When Tony Chedrawee arrived at Rensselaer Polytechnic Institute and found no consulting club, he created one. When he wanted an internship with a United Nations commission in Lebanon, he applied for and received one, despite the fact that no such position was advertised. Over and over, he has forged his own path to success.
After graduating from the Lally School of Management at Rensselaer, he plans to channel this spirit into launching a business aimed at solving some of the world’s most pressing environmental challenges.
“I’m trying to understand and solve the hurdles our society has to overcome for the world to be a livable place in 50 years,” Chedrawee said. “Agriculture, specifically livestock farming, is a massive sustainability problem.”
Current methods for farming protein, such as livestock farming, take up a large percentage of the Earth’s habitable land and contribute a significant amount of greenhouse gases to the atmosphere. He’s working to launch his business, Novento Foods, which aims to reduce the waste and pollution associated with such methods by promoting entomophagy, the practice of eating insects.

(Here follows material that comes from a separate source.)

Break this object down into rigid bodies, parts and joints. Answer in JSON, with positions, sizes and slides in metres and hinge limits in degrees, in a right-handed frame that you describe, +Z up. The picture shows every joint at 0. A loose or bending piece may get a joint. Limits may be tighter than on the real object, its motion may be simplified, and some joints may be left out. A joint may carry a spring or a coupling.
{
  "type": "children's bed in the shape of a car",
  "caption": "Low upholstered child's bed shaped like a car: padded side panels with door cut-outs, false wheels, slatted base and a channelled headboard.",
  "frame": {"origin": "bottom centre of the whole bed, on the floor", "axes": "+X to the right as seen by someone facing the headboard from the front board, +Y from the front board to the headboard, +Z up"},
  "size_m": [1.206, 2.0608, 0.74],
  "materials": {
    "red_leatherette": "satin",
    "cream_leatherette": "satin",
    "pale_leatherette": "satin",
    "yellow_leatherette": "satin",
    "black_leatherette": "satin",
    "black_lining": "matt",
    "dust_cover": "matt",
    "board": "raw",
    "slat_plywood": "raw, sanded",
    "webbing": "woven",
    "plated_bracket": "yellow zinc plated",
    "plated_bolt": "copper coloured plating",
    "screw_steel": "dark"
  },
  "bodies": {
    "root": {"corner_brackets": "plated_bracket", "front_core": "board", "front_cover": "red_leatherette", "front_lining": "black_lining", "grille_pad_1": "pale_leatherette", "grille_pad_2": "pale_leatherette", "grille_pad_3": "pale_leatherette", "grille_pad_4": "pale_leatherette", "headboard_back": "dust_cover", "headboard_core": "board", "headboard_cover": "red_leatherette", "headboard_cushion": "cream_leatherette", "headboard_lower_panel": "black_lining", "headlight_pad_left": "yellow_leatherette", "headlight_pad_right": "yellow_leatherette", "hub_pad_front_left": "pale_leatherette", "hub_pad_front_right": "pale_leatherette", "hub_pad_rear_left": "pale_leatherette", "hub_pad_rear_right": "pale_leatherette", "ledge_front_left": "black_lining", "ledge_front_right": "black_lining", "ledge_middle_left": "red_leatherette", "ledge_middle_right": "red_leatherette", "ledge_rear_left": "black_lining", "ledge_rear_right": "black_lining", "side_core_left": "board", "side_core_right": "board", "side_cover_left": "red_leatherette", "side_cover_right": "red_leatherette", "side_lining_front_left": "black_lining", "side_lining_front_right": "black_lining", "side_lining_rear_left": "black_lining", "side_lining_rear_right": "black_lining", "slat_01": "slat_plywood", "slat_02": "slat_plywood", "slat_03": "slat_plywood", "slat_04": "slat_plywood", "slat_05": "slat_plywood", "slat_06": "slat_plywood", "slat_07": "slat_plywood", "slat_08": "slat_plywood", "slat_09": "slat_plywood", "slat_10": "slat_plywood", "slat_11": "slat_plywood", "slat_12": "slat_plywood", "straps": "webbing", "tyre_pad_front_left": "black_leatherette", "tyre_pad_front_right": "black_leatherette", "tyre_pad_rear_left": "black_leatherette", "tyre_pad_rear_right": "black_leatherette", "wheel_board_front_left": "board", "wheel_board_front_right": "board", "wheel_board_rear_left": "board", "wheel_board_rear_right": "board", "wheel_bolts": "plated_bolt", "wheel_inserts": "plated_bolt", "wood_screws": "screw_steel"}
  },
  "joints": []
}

Chedrawee is on a mission to help society overcome its fear of consuming insects. With over 2,000 species of edible insects in existence—all with their own tastes, textures, nutrients, and medical uses—there are many options for people to choose from, regardless of their dietary preferences, restrictions, and needs.
“It’s a whole area that hasn’t been fully explored yet,” he said. “We’ve known that these edible insects exist, but have only tried to farm two or three species industrially.”

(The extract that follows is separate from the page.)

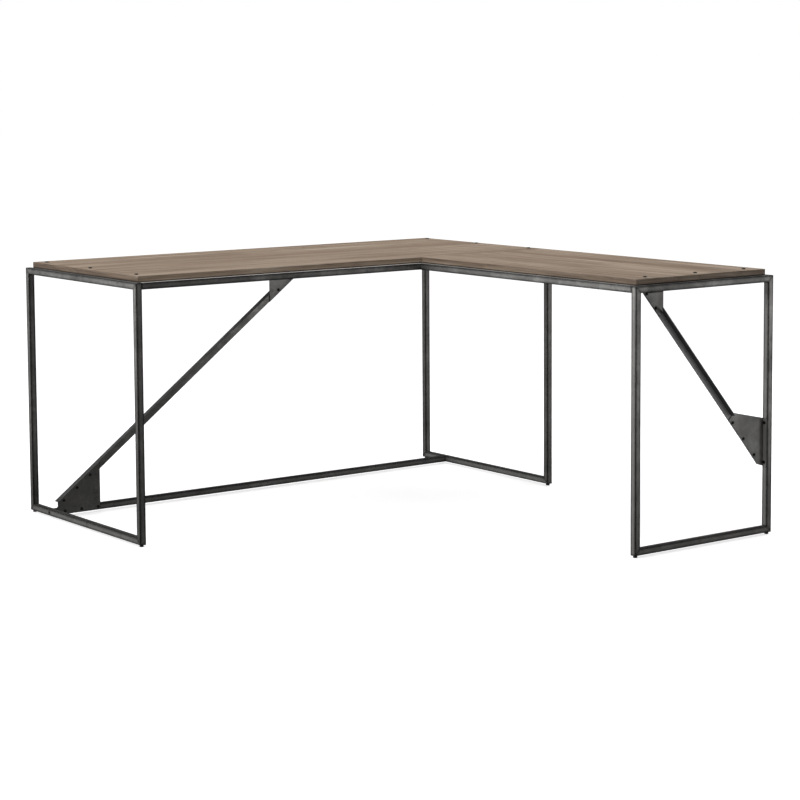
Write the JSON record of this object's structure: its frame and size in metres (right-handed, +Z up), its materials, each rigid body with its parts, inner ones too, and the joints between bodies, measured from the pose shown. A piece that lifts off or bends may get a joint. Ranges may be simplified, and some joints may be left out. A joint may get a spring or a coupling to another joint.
{
  "type": "corner desk",
  "caption": "L-shaped corner desk: a main top and a narrower return on welded square-tube steel end frames, with angle braces on bolted gusset plates and screw-in levelling feet.",
  "frame": {"origin": "floor level under the centre of the object's bounding box", "axes": "+X along the main desk from its free left end to the corner, +Y from the free end of the return to the main desk's back, +Z up"},
  "size_m": [1.518, 1.621, 0.7653],
  "materials": {
    "frame_steel": "dark weathered gunmetal with mottled lighter patches and brushed welds",
    "bolt_black": "black oxide, satin",
    "top_laminate": "matte warm grey-brown wood-look laminate",
    "foot_black": "matte black"
  },
  "bodies": {
    "desk": {"brace_lower_bolt_1": "bolt_black", "brace_lower_bolt_2": "bolt_black", "brace_lower_bolt_3": "bolt_black", "brace_lower_bolt_4": "bolt_black", "brace_lower_bolt_5": "bolt_black", "brace_lower_bolt_6": "bolt_black", "brace_lower_gusset": "frame_steel", "brace_upper_bolt_1": "bolt_black", "brace_upper_bolt_2": "bolt_black", "brace_upper_bolt_3": "bolt_black", "brace_upper_bolt_4": "bolt_black", "brace_upper_bolt_5": "bolt_black", "brace_upper_bolt_6": "bolt_black", "brace_upper_gusset": "frame_steel", "end_brace": "frame_steel", "end_leg_bolt_1": "bolt_black", "end_leg_bolt_2": "bolt_black", "end_leg_bolt_3": "bolt_black", "end_leg_gusset": "frame_steel", "end_leg_tab_bolt_1": "bolt_black", "end_leg_tab_bolt_2": "bolt_black", "end_top_bolt_1": "bolt_black", "end_top_bolt_2": "bolt_black", "end_top_gusset": "frame_steel", "front_rail": "frame_steel", "left_back_leg": "frame_steel", "left_bottom_tube": "frame_steel", "left_front_leg": "frame_steel", "left_top_tube": "frame_steel", "long_brace": "frame_steel", "main_top": "top_laminate", "rear_rail": "frame_steel", "return_bottom_tube": "frame_steel", "return_inner_leg": "frame_steel", "return_inner_rail": "frame_steel", "return_outer_leg": "frame_steel", "return_outer_rail": "frame_steel", "return_top": "top_laminate", "return_top_tube": "frame_steel", "right_back_leg": "frame_steel", "right_bottom_tube": "frame_steel", "right_front_leg": "frame_steel", "right_top_tube": "frame_steel", "stretcher": "frame_steel", "stretcher_bolt": "bolt_black", "top_bolt_end_1": "bolt_black", "top_bolt_end_2": "bolt_black", "top_bolt_end_3": "bolt_black", "top_bolt_left_1": "bolt_black", "top_bolt_left_2": "bolt_black", "top_bolt_left_3": "bolt_black", "top_bolt_right_1": "bolt_black", "top_bolt_right_2": "bolt_black", "top_bolt_right_3": "bolt_black"},
    "foot_left_back": {"foot_left_back": "foot_black"},
    "foot_left_front": {"foot_left_front": "foot_black"},
    "foot_return_inner": {"foot_return_inner": "foot_black"},
    "foot_return_outer": {"foot_return_outer": "foot_black"},
    "foot_right_back": {"foot_right_back": "foot_black"},
    "foot_right_front": {"foot_right_front": "foot_black"}
  },
  "joints": [
    {"name": "foot_left_back_screw", "type": "slide", "parent": "desk", "child": "foot_left_back", "axis": [0, 0, -1], "range_m": [0, 0.01]},
    {"name": "foot_left_front_screw", "type": "slide", "parent": "desk", "child": "foot_left_front", "axis": [0, 0, -1], "range_m": [0, 0.01]},
    {"name": "foot_return_inner_screw", "type": "slide", "parent": "desk", "child": "foot_return_inner", "axis": [0, 0, -1], "range_m": [0, 0.01]},
    {"name": "foot_return_outer_screw", "type": "slide", "parent": "desk", "child": "foot_return_outer", "axis": [0, 0, -1], "range_m": [0, 0.01]},
    {"name": "foot_right_back_screw", "type": "slide", "parent": "desk", "child": "foot_right_back", "axis": [0, 0, -1], "range_m": [0, 0.01]},
    {"name": "foot_right_front_screw", "type": "slide", "parent": "desk", "child": "foot_right_front", "axis": [0, 0, -1], "range_m": [0, 0.01]}
  ]
}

Chedrawee’s business will focus both on educating people about the environmental benefits of farming insects for protein while also providing products for purchase that enable customers to easily incorporate entomophagy into their own diets, allowing them to receive the nutrition they need while actively contributing to a more sustainable world.
“I know people think it’s weird but people thought sushi was weird, people thought lobster was weird, and people thought snails were weird,” said Chedrawee. “I think worthwhile changes require a bit of audacity!”
A born entrepreneur, Chedrawee took full advantage of the entrepreneurial ecosystem at Rensselaer, such as the annual Rensselaer Business Model Competition and the biannual Change the World Challenge hosted by the Severino Center for Technological Entrepreneurship. These opportunities ultimately led to the development of the concept and mission of Novento Foods.
“The best thing I got from Lally and RPI was a community that always pushed me forward and urged me to reach my highest potential,” Chedrawee said. “That community would not have been satisfied seeing me go through school apathetically.”